*Written task*: Every line from the beginning of the records below up to the one holding "in grey PVC." should be quoted exactly; leave out the rest.

*Given entries*:
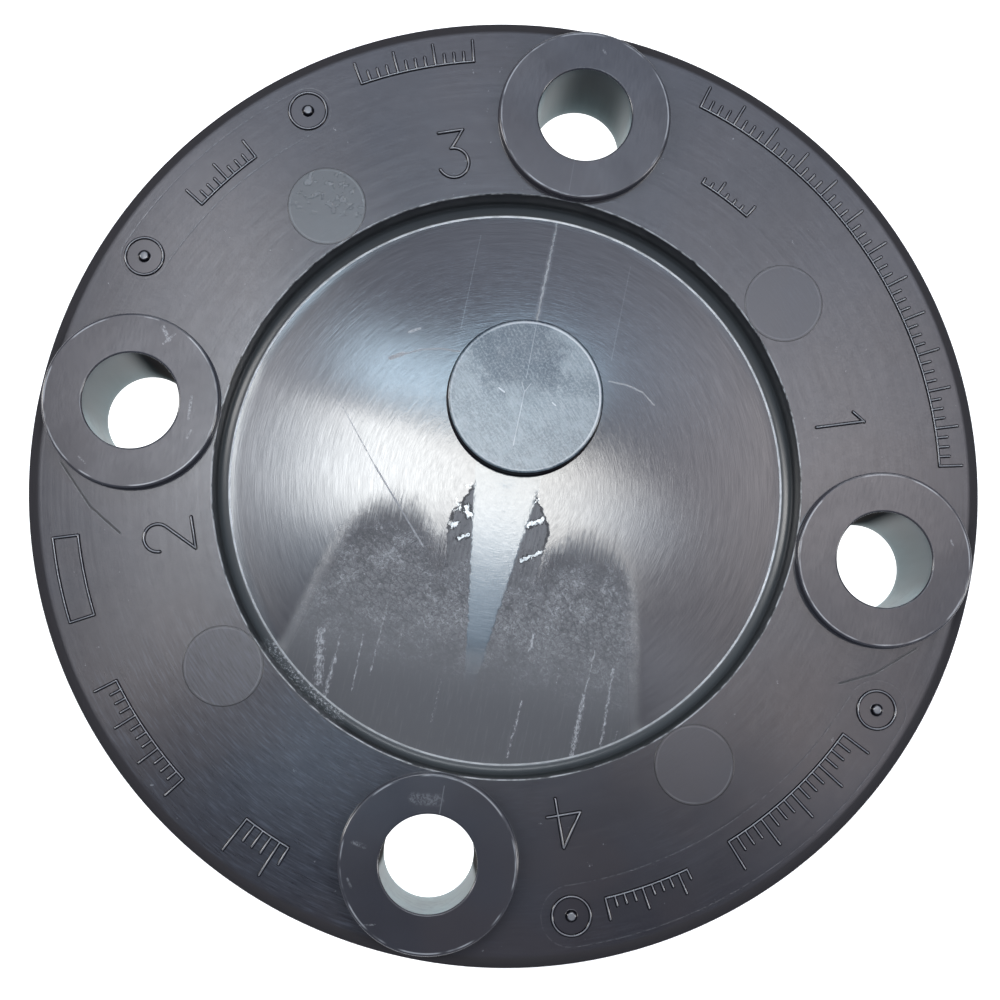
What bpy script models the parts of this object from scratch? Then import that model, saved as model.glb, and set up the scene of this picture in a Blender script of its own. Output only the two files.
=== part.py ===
"""Blind flange for 3 inch pipe, 150 lb drilling, moulded in grey PVC.

The real flange is one injection moulding. Its features are modelled one by one: the plate with its
recess and bolt holes, the four raised washer seats, the gate pad, the bolt order numbers, the ring
marks and the raised tick rows. The gasket face lies on Z = 0 and the washer seats face +Z.
"""
import math

import bmesh
import bpy

MM = 0.001

# Driving dimensions
FLANGE_RADIUS = 95.25 * MM
BOLT_CIRCLE_RADIUS = 76.2 * MM
BOLT_HOLE_RADIUS = 9.525 * MM
BOLT_COUNT = 4
THICKNESS = 27.0 * MM              # gasket face to washer seats
SEAT_RADIUS = 17.4625 * MM
SEAT_HEIGHT = 2.5 * MM
RECESS_RADIUS = 58.85 * MM         # at the rim of the recess
RECESS_DEPTH = 8.0 * MM
RECESS_FILLET = 2.4 * MM
RECESS_WALL_DRAFT = 0.25 * MM
PAD_RADIUS = 15.875 * MM
PAD_HEIGHT = 3.5 * MM
PAD_OFFSET = 18.4 * MM             # from the flange's centre towards +Y
SEAM = 0.05 * MM                   # gap left between a feature and the face that it stands on

# Edges
OUTER_EDGE_RADIUS = 2.2 * MM
GASKET_EDGE_RADIUS = 0.8 * MM
SIDE_DRAFT = 0.2 * MM
RIM_EDGE_RADIUS = 0.4 * MM
SEAT_EDGE_RADIUS = 0.6 * MM
HOLE_EDGE_RADIUS = 0.4 * MM
PAD_EDGE_RADIUS = 0.7 * MM

# Sealing grooves in the gasket face
GROOVE_RADII = [radius * MM for radius in (43.0, 49.0, 55.0)]
GROOVE_WIDTH = 1.2 * MM
GROOVE_DEPTH = 0.4 * MM

# Raised marks
BEAD_RADIUS = 0.38 * MM            # half the width of a raised line, and its height
BEAD_ROUNDNESS = 2
NUMBER_RADIUS = 67.9 * MM
NUMBER_TURN = math.radians(21.1)   # from a bolt hole to its number
NUMBER_SCALE = 1.0 * MM
LINE_STEP = 0.02 * MM              # each further line of a number lies this much lower
RING_MARK_ORBIT = 85.7 * MM
RING_MARK_ANGLES = (130.0, 160.0, 290.0, 340.0)
RING_MARK_RADIUS = 3.75 * MM
RING_MARK_BASE = 0.12 * MM
NUB_RADIUS = 1.1 * MM
NUB_HEIGHT = 0.8 * MM
NUB_EDGE_RADIUS = 0.4 * MM
NUB_TAPER = 0.1 * MM               # how much wider the nub is at its foot
TICK_HEIGHT = 0.35 * MM
TICK_WIDTH = 0.7 * MM
TICK_PITCH = 1.9 * MM
SHORT_TICK = 0.55                  # length of a short tick, as a share of a long one
LONG_TICK_EVERY = 4

# Steps round a turn
PLATE_STEPS = 96
SEAT_STEPS = 72
PAD_STEPS = 64
MARK_STEPS = 40
HOLE_STEPS = 48

# Steps along an arc of a profile or an outline
FILLET_STEPS = 5
RIM_STEPS = 2
OUTER_EDGE_STEPS = 5
GASKET_EDGE_STEPS = 3
SEAT_EDGE_STEPS = 4
HOLE_EDGE_STEPS = 3
PAD_EDGE_STEPS = 4
NUB_STEPS = 3
RING_STEPS = 6
FRAME_STEPS = 8
TWO_STEPS = 14                     # the bow of the number 2
THREE_STEPS = 16                   # the bow of the number 3

# Worked out from the driving dimensions
FACE_Z = THICKNESS - SEAT_HEIGHT
FLOOR_Z = FACE_Z - RECESS_DEPTH
FLOOR_RADIUS = RECESS_RADIUS - RIM_EDGE_RADIUS - RECESS_WALL_DRAFT - RECESS_FILLET
CUT_MARGIN = 5 * MM                # how far a cutter reaches past what it cuts
SLAB_HEIGHT = 2 * MM               # of the block that keeps only what stands above the face
WELD_TURNED = 0.01 * MM
WELD_BEAD = 0.001 * MM

# Each row: name, first and last angle in degrees, inner and outer radius
TICK_ROWS = (
    ("tick_row_torque", 13.8, 75.0, 86.4 * MM, 91.7 * MM),
    ("tick_row_code", 59.8, 69.2, 72.6 * MM, 76.0 * MM),
    ("tick_row_schedule", 106.1, 122.1, 86.2 * MM, 91.4 * MM),
    ("tick_row_material", 139.3, 149.8, 82.8 * MM, 87.8 * MM),
    ("tick_row_pressure", 218.8, 234.8, 85.6 * MM, 91.0 * MM),
    ("tick_row_size", 244.0, 251.3, 82.9 * MM, 91.1 * MM),
    ("tick_row_origin", 294.6, 306.7, 83.2 * MM, 88.2 * MM),
    ("tick_row_maker", 312.9, 335.0, 82.4 * MM, 89.3 * MM),
)
LABEL_FRAME = ("label_frame", 198.9, 210.2, 84.9 * MM, 90.6 * MM)
LABEL_FRAME_LINE = 0.7 * MM


def clear_scene():
    for obj in list(bpy.data.objects):
        bpy.data.objects.remove(obj, do_unlink=True)


def new_collection(name):
    collection = bpy.data.collections.new(name)
    bpy.context.scene.collection.children.link(collection)
    return collection


def new_material(name, colour, roughness):
    material = bpy.data.materials.new(name)
    material.use_nodes = True
    shader = material.node_tree.nodes["Principled BSDF"]
    shader.inputs["Base Color"].default_value = (*colour, 1.0)
    shader.inputs["Roughness"].default_value = roughness
    shader.inputs["Metallic"].default_value = 0.0
    return material


def arc(centre_x, centre_y, radius, start_deg, end_deg, segments):
    """Points along an arc, both ends included."""
    points = []
    for step in range(segments + 1):
        angle = math.radians(start_deg + (end_deg - start_deg) * step / segments)
        points.append((centre_x + radius * math.cos(angle), centre_y + radius * math.sin(angle)))
    return points


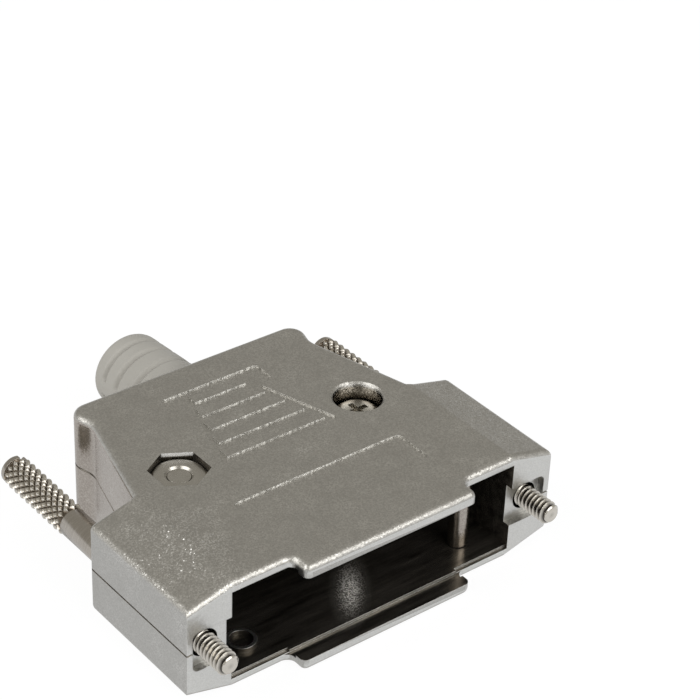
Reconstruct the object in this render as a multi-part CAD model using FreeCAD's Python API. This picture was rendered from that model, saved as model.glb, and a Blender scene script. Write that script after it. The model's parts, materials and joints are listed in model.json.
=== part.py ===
import FreeCAD, Part
import math
import os
from FreeCAD import Vector

os.makedirs("parts", exist_ok=True)

# Two-piece hood for a 25-way D-sub connector, in millimetres.
# X points right seen from the mating opening, Y back towards the cable, Z up.
# The front faces of the ears lie on y = 0 and the parting plane on z = 0.
# The lower shell is the upper one turned over about Y, with a ring boss for its post.

# Outline of the shell seen from above
JACKSCREW_SPACING = 47.04
JACKSCREW_X = JACKSCREW_SPACING / 2.0
EAR_OUTER_MARGIN = 2.98
EAR_INNER_MARGIN = 3.22
EAR_HALF_WIDTH = JACKSCREW_X + EAR_OUTER_MARGIN
EAR_DEPTH = 19.6
SHOULDER_X = JACKSCREW_X - EAR_INNER_MARGIN
SLOPE_START_X = SHOULDER_X - 0.05
WAIST_X = 16.4
WAIST_Y = 34.3
TAIL_X = 17.76
BACK_Y = 38.9
TAB_HALF_WIDTH = 12.4
TAB_REACH = 2.7

# Heights above the parting plane and wall thicknesses
HALF_THICKNESS = 7.5
EAR_DROP = 1.6
EAR_HALF_THICKNESS = HALF_THICKNESS - EAR_DROP
WALL = 1.65
SIDE_WALL = 1.7
BACK_WALL = 1.8
INNER_Z = HALF_THICKNESS - WALL
CABLE_SIDE_INNER_Y = BACK_Y - BACK_WALL
CAVITY_CORNER_RADIUS = 1.0

# Rounding of the outline's corners and of its outer edge
EAR_CORNER_RADIUS = 0.9
NOTCH_RADIUS = 0.5
WAIST_RADIUS = 3.5
TAIL_RADIUS = 2.1
TAB_NOSE_RADIUS = 0.8
TAB_COVE_RADIUS = 1.0
EDGE_RADIUS = 0.9
PARTING_CHAMFER = 0.12

# Mating opening
CHANNEL_RADIUS = 2.2
CHANNEL_WALL = 0.82
OPENING_HALF_WIDTH = JACKSCREW_X - CHANNEL_RADIUS - CHANNEL_WALL
OPENING_STRAIGHT = 12.5
FLANGE_LIP = 1.25
FLANGE_HALF_HEIGHT = HALF_THICKNESS - FLANGE_LIP
FLANGE_THICKNESS = 1.2
RIM_LIP = 1.35
RIM_HALF_HEIGHT = HALF_THICKNESS - RIM_LIP
RIM_DEPTH = 0.45
POST_X = 16.1
POST_Y = 4.2
POST_RADIUS = 1.25
POST_ROOT_RADIUS = 1.85
POST_ROOT_HEIGHT = 1.2
POST_GAP = 0.1
RING_BOSS_RADIUS = 1.85
RING_BOSS_HOLE_RADIUS = 1.4
RING_BOSS_HEIGHT = 0.6

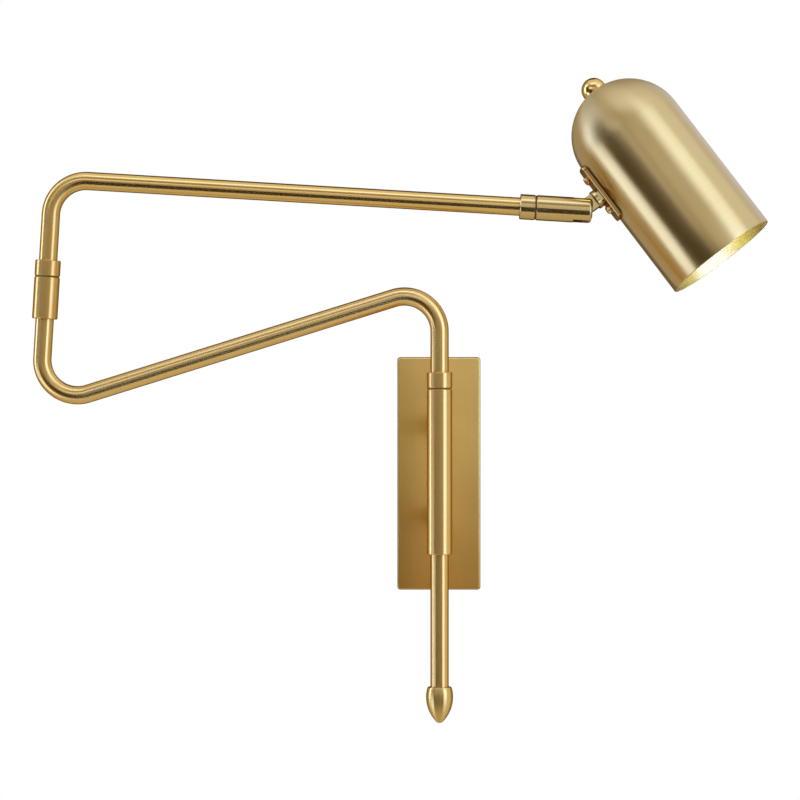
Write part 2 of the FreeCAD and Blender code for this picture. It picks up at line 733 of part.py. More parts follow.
def make_rod_collar():
    """Collar that carries the arm on the sleeve, with its set screw on the wall side."""
    top = COLLAR_BOTTOM + size("rod_collar_length")
    body = ring("rod_collar", ROD, SLEEVE_RADIUS, TUBE_SEAT_RADIUS, COLLAR_BOTTOM, top, EDGE)
    middle = (COLLAR_BOTTOM + top) / 2
    line = WALL.moved(z=middle).turned(AXIS_X, -90)
    screw_radius = size("set_screw_diameter") / 2
    cylinder(body, "Subtractive", "screw_hole", screw_radius + SEAT, SLEEVE_RADIUS + OVERRUN, line)
    wall_side = ROD.moved(y=SLEEVE_RADIUS - EDGE, z=middle).turned(AXIS_X, 90)
    set_screw("rod_collar_screw", wall_side, SLEEVE_RADIUS - EDGE - TUBE_RADIUS - SEAT)


def make_finial():
    """Acorn finial, screwed into a threaded insert in the rod's end."""
    end = ROD.moved(z=-size("rod_below_origin"))
    thread, top = size("finial_thread_diameter") / 2, size("finial_top_diameter") / 2
    widest, shoulder = size("finial_diameter") / 2, size("finial_shoulder")
    tip, edge = size("finial_tip_radius"), size("finial_round")
    tip_level = size("finial_height") - size("finial_tip_rise")
    corners = [
        (ZERO, size("finial_thread_length")),
        (ZERO, -size("finial_height"), tip),
        (leg(tip, tip - size("finial_tip_rise")), -tip_level, size("finial_flank_radius")),
        (widest, -shoulder),
        (top, -edge, edge),
        (top - edge, ZERO),
        (thread, ZERO),
        (thread, size("finial_thread_length")),
    ]
    turned("end_finial", end, corners)
    ring("end_insert", end, TUBE_PLUG_RADIUS, thread + SEAT, ZERO, size("insert_length"))


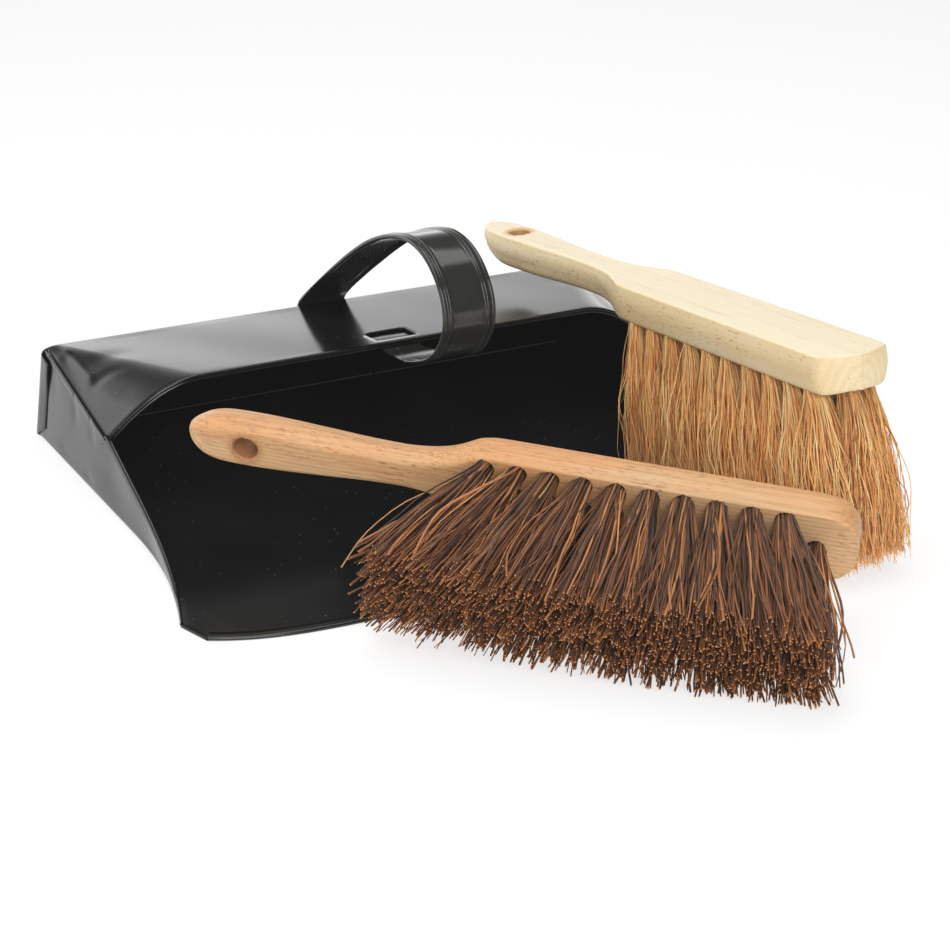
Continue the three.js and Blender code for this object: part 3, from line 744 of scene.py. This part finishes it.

*The result*:
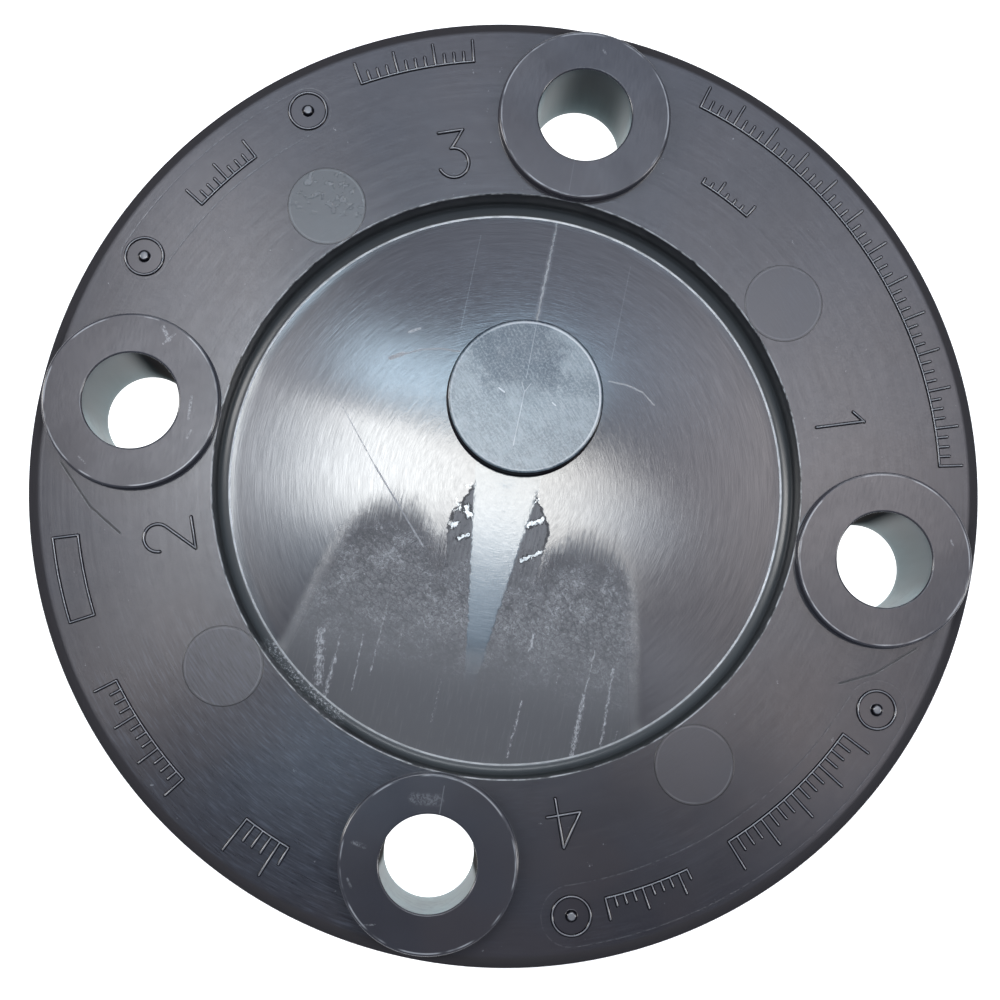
What bpy script models the parts of this object from scratch? Then import that model, saved as model.glb, and set up the scene of this picture in a Blender script of its own. Output only the two files.
=== part.py ===
"""Blind flange for 3 inch pipe, 150 lb drilling, moulded in grey PVC.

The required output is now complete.